Ailleurs, ils sont plutôt utilisés le week-end comme lieu de retraite pour la famille ou, depuis la pandémie, comme boat-office flottant. Et bien sûr, les fêtes arrosées entre amis sur l'eau sont également très appréciées – avec une restriction importante: le capitaine du bateau, au moins, ne doit pas consommer d'alcool en excès, car il doit pouvoir maîtriser le bateau à tout moment en cas d'urgence. «Quelle que soit la manière dont les bateaux sont utilisés au final: ce qui est décisif, c'est qu'ils soient effectivement utilisés», affirme Björn Hensler avec conviction.

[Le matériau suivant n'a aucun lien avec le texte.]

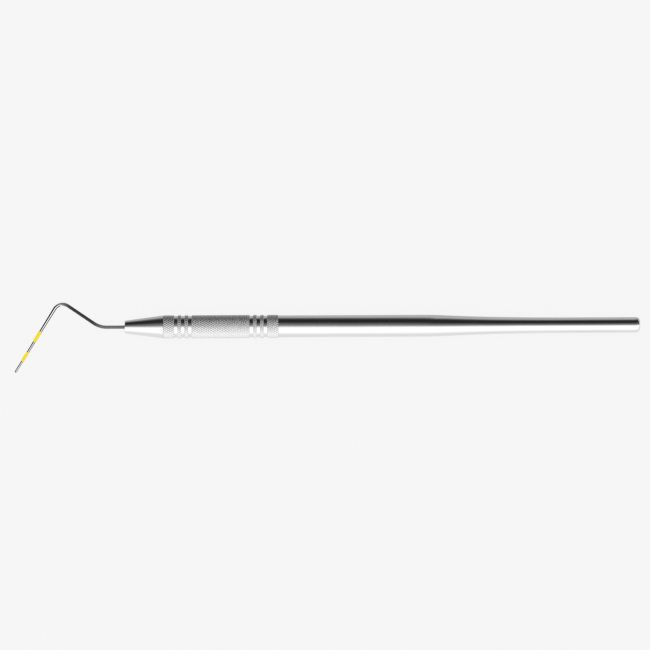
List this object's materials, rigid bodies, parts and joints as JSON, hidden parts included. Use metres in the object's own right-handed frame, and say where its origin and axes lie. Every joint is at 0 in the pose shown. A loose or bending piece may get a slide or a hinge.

Et pour cause, les frais annexes d'un yacht ne doivent pas être sous-estimés. Rien que pour l'entretien du bateau, les travaux de maintenance réguliers, l'hivernage à terre dans un chantier naval ou la location d'une place d'amarrage, il faut compter rapidement 5 à 8% de la valeur d'achat. S'y ajoutent, selon le mode d'utilisation, les frais de carburant.
Mais ces dépenses sont vite oubliées lorsque l'on sort sur le lac, haut perché sur le flybridge, par une agréable brise, et que l'on peut admirer le coucher de soleil se refléter sur les eaux cristallines du lac.